For busy professionals, a travel concierge can turn 3+ hours of weekend trip planning into a 15-minute conversation. Here's when it makes sense.

By Maddy S. ·
People relaxing by a resort swimming pool with lounge chairs.

Yes, a travel concierge is absolutely worth it for weekend getaways—if your time is worth more than $50-100 per hour. The average person spends 3-4 hours researching and booking a simple weekend trip, toggling between airline websites, hotel booking platforms, and trying to optimize for both price and convenience. A travel concierge handles this entire process in 15 minutes of your actual time.

The real question isn't whether it's worth it, but whether you've been valuing your time correctly.


The hidden cost of DIY weekend planning

Here's what most people don't calculate: the true time cost of booking their own weekend trips. You're not just spending 20 minutes on Expedia. You're spending Tuesday evening comparing flight times across three airlines, Thursday lunch break double-checking hotel reviews, and Friday morning having a minor panic attack because the flight price jumped $200.

I tracked this with five friends who booked weekend trips last month. Average total time spent? 3.7 hours. That includes research, booking, rebooking when they found something better, and the mental energy of keeping all those browser tabs open for days.

"If you earn $150k+ annually, those 3.7 hours cost you roughly $270 in opportunity cost. Suddenly that $50-100 concierge fee looks like a bargain."

Meanwhile, a travel concierge turns this into a single text conversation: "Need flights and hotel for The Ocean House on Watch Hill, March 15-17, prefer nonstop from JFK, boutique property under $400/night." Done. You get back 3-5 real options with actual inventory and pricing, not affiliate links to booking sites.


When it makes the most sense

Travel concierges excel in specific weekend scenarios where your amateur research skills hit their limits. Last-minute bookings are the obvious one—good luck finding that perfect room at The Dewberry Charleston when you decide on Wednesday that you need to escape the city.

But the sweet spot is actually trips with just enough complexity to make DIY booking annoying. Think: a weekend in Napa requiring both SFO flights and a rental car, plus a hotel like Auberge du Soleil that actually understands wine country timing. Or Miami Beach with specific Collins Avenue location requirements and the flight schedule flexibility you need for a Saturday wedding at The Setai.

Services like Otherwhere particularly shine here because they're actually booking everything for you, not just sending recommendations. You get confirmation numbers, PNRs, and e-tickets directly. No "here are some options, now go book them yourself" nonsense.

"The math changes completely once you factor in rebooking fees, missed opportunities, and the stress of juggling multiple confirmation numbers from different websites."

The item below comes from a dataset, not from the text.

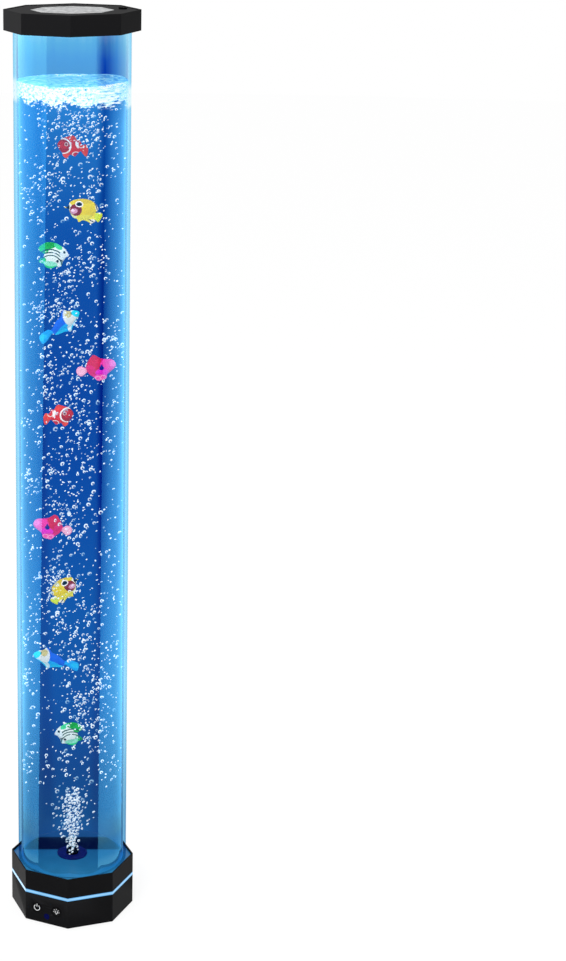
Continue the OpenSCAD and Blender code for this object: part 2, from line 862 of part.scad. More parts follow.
module nozzle() {
    color("#0c0c0e")
    difference() {
        union() {
            translate([0, 0, seal_top]) cylinder(d = nozzle_d, h = dome_skirt);
            intersection() {
                translate([0, 0, seal_top + dome_skirt]) sphere(d = nozzle_d);
                translate([0, 0, seal_top]) cylinder(d = nozzle_d + 2, h = nozzle_d);
            }
            translate([0, 0, stem_z]) cylinder(d = stem_d, h = seal_top - stem_z + 1);
            translate([0, 0, nozzle_z]) cylinder(d = barb_d, h = barb_h + 1, $fn = 48);
        }
        translate([0, 0, nozzle_z - 1])
        cylinder(d = air_bore, h = seal_top + dome_skirt - nozzle_z + 1, $fn = 32);
        for (k = [0 : 7])
        translate([0, 0, seal_top + dome_skirt]) rotate([0, 40, 45 * k])
        cylinder(d = 1.2, h = nozzle_d, $fn = 24);
    }
}

module nozzle_seal() {
    color("#16246e")
    translate([0, 0, plate_top]) ring(seal_d, stem_d + slip, seal_t);
}

module nozzle_nut() {
    color("#1a1a1c")
    translate([0, 0, plate_z - nut_h])
    difference() {
        cylinder(d = nut_af / cos(30), h = nut_h, $fn = 6);
        translate([0, 0, -1]) cylinder(d = stem_d + slip, h = nut_h + 2);
    }
}

module tube() {
    color("#a8dcff", 0.35)
    translate([0, 0, plate_top]) ring(tube_od, 2 * tube_ir, tube_top - plate_top);
}

// The water fills the tube round the nozzle, the fish and the air bubbles
module water() {
    color("#1a6fd0", 0.4)
    difference() {
        translate([0, 0, plate_top]) cylinder(r = tube_ir - touch, h = water_h);
        translate([0, 0, plate_top - 1]) cylinder(d = seal_d + 2 * touch, h = 1 + seal_t + touch);
        translate([0, 0, seal_top - 1]) cylinder(d = nozzle_d + fit, h = 1 + dome_skirt);
        translate([0, 0, seal_top + dome_skirt]) sphere(d = nozzle_d + fit);
        for (f = FISH) float_at(f) fish_room(KINDS[f[0]], KIND_LEN[f[0]]);
        rotate(swim_angle) for (b = BUBBLES) translate([b[0], b[1], b[2]]) sphere(r = b[3], $fn = 24);
    }
}

// ---------- cap ----------

module cap() {
    color("#1a1a1c")
    rotate(cap_turn)
    difference() {
        union() {
            difference() {
                prism(cap_af, cap_z, total_h);
                prism(cap_af - 2 * cap_wall, cap_z - 1, ceiling);
                prism(cap_af - 2 * dish_rim, total_h - dish, total_h + 1);
            }
            translate([0, 0, ceiling - collar_h])
            ring(2 * collar_r, 2 * (collar_r - collar_t), collar_h + 0.5);
        }
        prism(insert_af + fit, total_h - dish - insert_t, total_h + 1, 2 * edge_r);
        rotate(plug_turn) translate([plug_r, 0, ceiling - 1])
        cylinder(d = plug_stem + slip, h = cap_top_t + 2, $fn = 48);
    }
}

module cap_plate() {
    color("#b9bcc0")
    rotate(cap_turn)
    prism(insert_af, total_h - dish - insert_t, total_h - dish, 2 * edge_r);
}

module cap_gasket() {
    color("#2a2a2c")
    translate([0, 0, tube_top]) ring(tube_od, 2 * (collar_r + 0.3), gasket_t);
}

module vent_plug() {
    stem_l = cap_top_t - dish + 2;
    color("#0e0e10")
    rotate(cap_turn + plug_turn) translate([plug_r, 0, total_h - dish]) {
        cylinder(d = plug_d, h = plug_h, $fn = 64);
        translate([0, 0, -stem_l]) cylinder(d = plug_stem, h = stem_l + 0.5, $fn = 48);
    }
}

// ---------- fish ----------
// Each outline is drawn in millimetres with the head at -X, and scaled to the fish's length.

RED = [
    [-19.5, 3.5], [-14, 10.5], [-7.5, 12.5], [-0.5, 14.5], [3, 12.5], [5.5, 8], [9, 8], [12, 2.5],
    [16.5, 3], [19.5, -2.5], [18, -11.5], [14.5, -11], [10, -5.5], [6, -9], [2.5, -12], [-3.5, -10],
    [-7.5, -14.5], [-12, -12], [-13.5, -7.5], [-17.5, -2.5]
];
YELLOW = [
    [-24, 5], [-19.5, 6.5], [-17, 11.5], [-11.5, 14.5], [-2, 16], [7.5, 14.5], [13.5, 11],
    [18, 5.5], [18.5, 1.5], [15.5, -2], [22, -2], [24, -6], [19, -14], [15.5, -11.5],
    [14.5, -13.5], [9.5, -16], [6.5, -14], [-0.5, -11.5], [-6, -14], [-8, -10], [-13, -8],
    [-16, -3.5], [-19, 3]
];
GREEN = [
    [-19.5, 0], [-14.5, 8.5], [-8, 13], [-2, 16], [7.5, 17], [15.5, 13.5], [19.5, 9], [17, 5],
    [12.5, 2], [13, -2], [16.5, -4.5], [20, -8], [17, -10], [13.5, -10.5], [9.5, -15.5], [3, -17],
    [-3.5, -14.5], [-10, -14], [-12, -8], [-15.5, -3]
];
BLUE = [
    [-32, 0], [-26.5, 6.5], [-21.5, 9], [-16, 14.5], [-8.5, 9.5], [0.5, 8], [11.5, 3], [16.5, 6],
    [30, 5.5], [32.5, -5], [25, -5.5], [14.5, -2], [11, -6.5], [0, -10], [-7.5, -14.5],
    [-12.5, -11.5], [-21, -7.5], [-28.5, -4.5]
];
PINK = [
    [-25.5, 6], [-20.5, 11.5], [-12.5, 12], [-5, 13], [2, 17], [6.5, 15.5], [12, 6], [14, 0],
    [19, 2], [24, 0.5], [26, -4.5], [24, -9.5], [19, -11.5], [14, -8], [11.5, -5.5], [8.5, -9],
    [4, -12], [-1.5, -17], [-7, -16.5], [-13, -14], [-14.5, -8.5], [-20.5, -3], [-24.5, 1]
];

// Outline, then the body's oval: centre x and z, half length and half height
KINDS = [
    [RED, [-3.5, 0.5, 14.5, 10.5]],
    [YELLOW, [-1, 1.5, 16.5, 12.5]],
    [GREEN, [-2, 0, 15, 12]],
    [BLUE, [-9, 0, 21, 8.5]],
    [PINK, [-6, 1, 17, 11]]
];
KIND_LEN = [red_len, yellow_len, green_len, blue_len, pink_len];
KIND_COLOR = ["#e0352b", "#e6cf2e", "#35c46a", "#1597f0", "#e8308e"];
fin_t = 2.2;

// Every fish: kind, 1 facing left or -1 right, nose lift in degrees, place across the tube as a
// share of its inner radius, height as a share of the water's, and lane from the back
FISH = [
    [0, 1, 0, 0.01, 0.912, 0], [0, -1, 0, -0.26, 0.585, 3],
    [1, 1, 0, 0.20, 0.849, 9], [1, -1, 28, -0.15, 0.354, 2],
    [2, -1, 0, -0.34, 0.789, 5], [2, 1, 0, -0.07, 0.153, 1],
    [3, -1, 38, -0.23, 0.700, 4], [3, 1, 18, -0.31, 0.281, 8],
    [4, -1, 0, 0.44, 0.655, 7], [4, 1, 0, -0.37, 0.450, 6]
];

function scale_of(kind, length) =
    let (xs = [for (p = kind[0]) p[0]]) length / (max(xs) - min(xs));
function smooth_ring(p, n = 3) = [
    for (i = [0 : len(p) - 1], j = [0 : n - 1])
    curve(p[(i + len(p) - 1) % len(p)], p[i], p[(i + 1) % len(p)], p[(i + 2) % len(p)], j / n)
];

// Puts a fish in its lane, which is an upright plane that the swim angle turns
module float_at(f) {
    rotate(swim_angle)
    translate([f[3] * tube_ir, -(f[5] - 4.5) * lane_pitch, plate_top + f[4] * water_h])
    rotate([0, f[1] * f[2], 0])
    mirror([f[1] > 0 ? 0 : 1, 0, 0])
    children();
}

module fish(f) {
    kind = KINDS[f[0]];
    k = scale_of(kind, KIND_LEN[f[0]]);
    body = kind[1] * k;
    color(KIND_COLOR[f[0]])
    float_at(f) {
        rotate([90, 0, 0]) linear_extrude(fin_t, center = true) polygon(smooth_ring(kind[0] * k));
        translate([body[0], 0, body[1]]) scale([body[2], fish_t / 2, body[3]])
        sphere(r = 1, $fn = 24);
    }
}

// The room that the water leaves for a fish
module fish_room(kind, length) {
    outline = kind[0] * scale_of(kind, length);
    xs = [for (p = outline) p[0]];
    zs = [for (p = outline) p[1]];
    room = 0.8;
    translate([min(xs) - room, -fish_t / 2 - room / 2, min(zs) - room])
    cube([max(xs) - min(xs) + 2 * room, fish_t + room, max(zs) - min(zs) + 2 * room]);
}

// ---------- bubbles ----------
// A bubble is a ball of air, so it is a hollow in the water. Bubbles take turns left and right of
// the middle, each at its own height, so no two of them touch, and none is in a fish's way.

bubble_tries = 20;
bubble_gap = 1.2; // least distance from a bubble to a fish's way
plume_r = 2; // radius of the plume's largest bubble
plume_w = 18; // half width of the plume where it is widest
PLUME_Y = [-31, -1]; // the plume's depth, in front of the fish that float low
DRAWS = rands(0, 1, 3 * bubble_tries * (bubble_count + plume_count), 7);

// Every fish's way up and down: its plane's y, then the lowest and highest x that it takes up
WAYS = [
    for (f = FISH)
    let (k = scale_of(KINDS[f[0]], KIND_LEN[f[0]]), lift = f[1] * f[2], xs = [
        for (p = KINDS[f[0]][0]) (p[0] * f[1] * cos(lift) + p[1] * sin(lift)) * k + f[3] * tube_ir
    ])
    [-(f[5] - 4.5) * lane_pitch, min(xs), max(xs)]
];

function in_the_clear(x, y, r) =
    norm([x, y]) + r < tube_ir - bubble_gap
    && len([
        for (w = WAYS)
        if (abs(y - w[0]) < fish_t / 2 + bubble_gap + r
            && x > w[1] - bubble_gap - r && x < w[2] + bubble_gap + r) w
    ]) == 0;

// The first drawn place that is clear: i is the bubble, side 1 or -1, wide how far out it may be
function find_place(i, side, r, wide, depth, k = 0) =
    k == bubble_tries ? [] :
    let (n = 3 * (i * bubble_tries + k), x = side * (r + 0.5 + wide * DRAWS[n] * DRAWS[n + 1]),
        y = depth[0] + (depth[1] - depth[0]) * DRAWS[n + 2])
    in_the_clear(x, y, r) ? [[x, y]] : find_place(i, side, r, wide, depth, k + 1);

BUBBLES = concat(
    [
        for (i = [0 : plume_count - 1])
        let (h = plume_h * i / plume_count, r = plume_r * (0.6 + 0.4 * DRAWS[i]),
            wide = plume_w * min(1, 0.2 + h / plume_h))
        for (p = find_place(i, i % 2 == 0 ? 1 : -1, r, wide, PLUME_Y))
        [p[0], p[1], seal_top + dome_skirt + nozzle_d / 2 + 4 + h, r]
    ],
    [
        for (j = [0 : bubble_count - 1])
        let (i = plume_count + j, r = bubble_r * (0.6 + 0.4 * DRAWS[i]),
            low = plate_top + plume_h + 16, high = water_top - 18)
        for (p = find_place(i, i % 2 == 0 ? 1 : -1, r, 0.8 * tube_ir, [-tube_ir, tube_ir]))
        [p[0], p[1], low + (high - low) * j / bubble_count, r]
    ]
);

base_lower_shell();
base_upper_shell();
light_band();
bottom_cover();
rubber_feet();
cover_screws();
case_screws();
power_button();
light_button();
tact_switches();
power_plunger();
light_plunger();
button_board();
receiver_window();
receiver();
control_board();
board_screws();
capacitors();
driver_chips();
board_plugs();
power_inlet();
inlet_nut();
light_board();
water_lights();
band_lights();
pump_mounts();
pump_tray();
pump_core();
pump_coil();
pump_arm();
pump_magnet();
pivot_pin();
pump_bellows();
valve_box();
lower_hose();
check_valve();
upper_hose();
wiring();
floor_plate();
nozzle();
nozzle_seal();
nozzle_nut();
tube();
water();
cap();
cap_plate();
cap_gasket();
vent_plug();
fish(FISH[0]);  // red_fish_1
fish(FISH[1]);  // red_fish_2
fish(FISH[2]);  // yellow_fish_1
fish(FISH[3]);  // yellow_fish_2
fish(FISH[4]);  // green_fish_1
fish(FISH[5]);  // green_fish_2
fish(FISH[6]);  // blue_fish_1
fish(FISH[7]);  // blue_fish_2
fish(FISH[8]);  // pink_fish_1
fish(FISH[9]);  // pink_fish_2
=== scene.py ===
# %% [markdown]
# # A bubble tube floor lamp
# A clear acrylic tube of water stands on an octagonal base and carries an octagonal cap. Lamps in the base
# light the water blue, and an air pump sends bubbles up past ten plastic fish. The construction comes from
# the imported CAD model, so every piece here goes exactly where the real one is, in metres, and this script
# gives it its looks.

# %% Load the construction
import json
import math

import bmesh
import bpy
import numpy as np
from mathutils import Matrix, Vector, geometry, noise


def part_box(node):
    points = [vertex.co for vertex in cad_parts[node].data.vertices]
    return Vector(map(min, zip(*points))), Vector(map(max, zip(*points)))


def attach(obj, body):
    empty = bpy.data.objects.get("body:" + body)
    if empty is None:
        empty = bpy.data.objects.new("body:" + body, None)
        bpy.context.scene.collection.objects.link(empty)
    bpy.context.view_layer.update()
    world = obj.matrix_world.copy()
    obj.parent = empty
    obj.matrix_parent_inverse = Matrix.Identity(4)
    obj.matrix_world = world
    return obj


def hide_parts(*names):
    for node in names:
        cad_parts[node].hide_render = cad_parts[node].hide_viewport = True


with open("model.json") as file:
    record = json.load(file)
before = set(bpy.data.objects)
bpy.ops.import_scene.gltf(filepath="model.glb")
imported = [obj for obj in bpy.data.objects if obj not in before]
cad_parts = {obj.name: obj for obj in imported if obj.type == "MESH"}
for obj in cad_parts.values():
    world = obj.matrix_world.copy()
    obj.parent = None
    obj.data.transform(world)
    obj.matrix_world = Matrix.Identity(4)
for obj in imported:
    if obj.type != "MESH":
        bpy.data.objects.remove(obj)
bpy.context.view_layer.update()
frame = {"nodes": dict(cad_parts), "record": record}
MM = 0.001

# %% [markdown]
# ## The camera
# The picture was taken from 2.7 m away, a little above the lamp and turned to its right, so that two of the
# base's front facets show. A long lens keeps the tube's sides nearly parallel. The lamp stands at the left
# of a wide white page, and the lens shift makes that framing without turning the camera away from the lamp.

# %% Place the camera
TURN = math.radians(26.65)
AWAY, HEIGHT, TILT = 2.7394, 1.4813, math.radians(74.22)


def put_in_scene(name, data):
    """Makes an object of new data, such as a mesh or a lamp."""
    made = bpy.data.objects.new(name, data)
    bpy.context.scene.collection.objects.link(made)
    return made


camera = put_in_scene("camera", bpy.data.cameras.new("camera"))
camera.data.sensor_width = 36
camera.data.lens = 80.63
camera.data.shift_x = 0.2193
camera.data.shift_y = -0.0654
camera.data.clip_end = 60
camera.location = (AWAY * math.sin(TURN), -AWAY * math.cos(TURN), HEIGHT)
camera.rotation_euler = (TILT, 0, TURN)
bpy.context.scene.camera = camera
bpy.context.scene.view_settings.view_transform = "Standard"
bpy.context.scene.cycles.transparent_max_bounces = 48
print("camera", round(math.degrees(TURN), 2), "degrees to the right, lens", camera.data.lens, "mm")

# %% [markdown]
# ## Small helpers
# Colours are written as sRGB hex values, as a colour chart gives them, and one function turns them to the
# linear values that a shader needs. One function adds a node with its links, its settings and, for a colour
# ramp, its stops. One makes a material whose node tree is empty, so that each finish below can be read from
# its first node to its last.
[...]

Business travelers especially benefit because concierges understand loyalty programs. They're not pushing you toward whatever booking site pays the highest commission—they're making sure your United Premier status actually gets you the upgrade at The Standard High Line, or that your Marriott points post correctly for your W South Beach booking.


The actual numbers game

Let's get specific about costs. Most quality travel concierges charge $75-150 for weekend trip booking, though some build the fee into the hotel rates. Compare this to what you're likely losing through inefficient booking:

• Average price difference between booking Tuesday vs. Friday for weekend flights: $89

• Cost of rebooking when you find a better hotel after your original booking: $50-200 depending on cancellation policies

• Uber surge pricing because you landed at the worst possible time due to poor flight research: $25-60

• Opportunity cost of 4 hours at $75/hour salary equivalent: $300

The concierge fee starts looking like insurance against your own poor research skills and time constraints.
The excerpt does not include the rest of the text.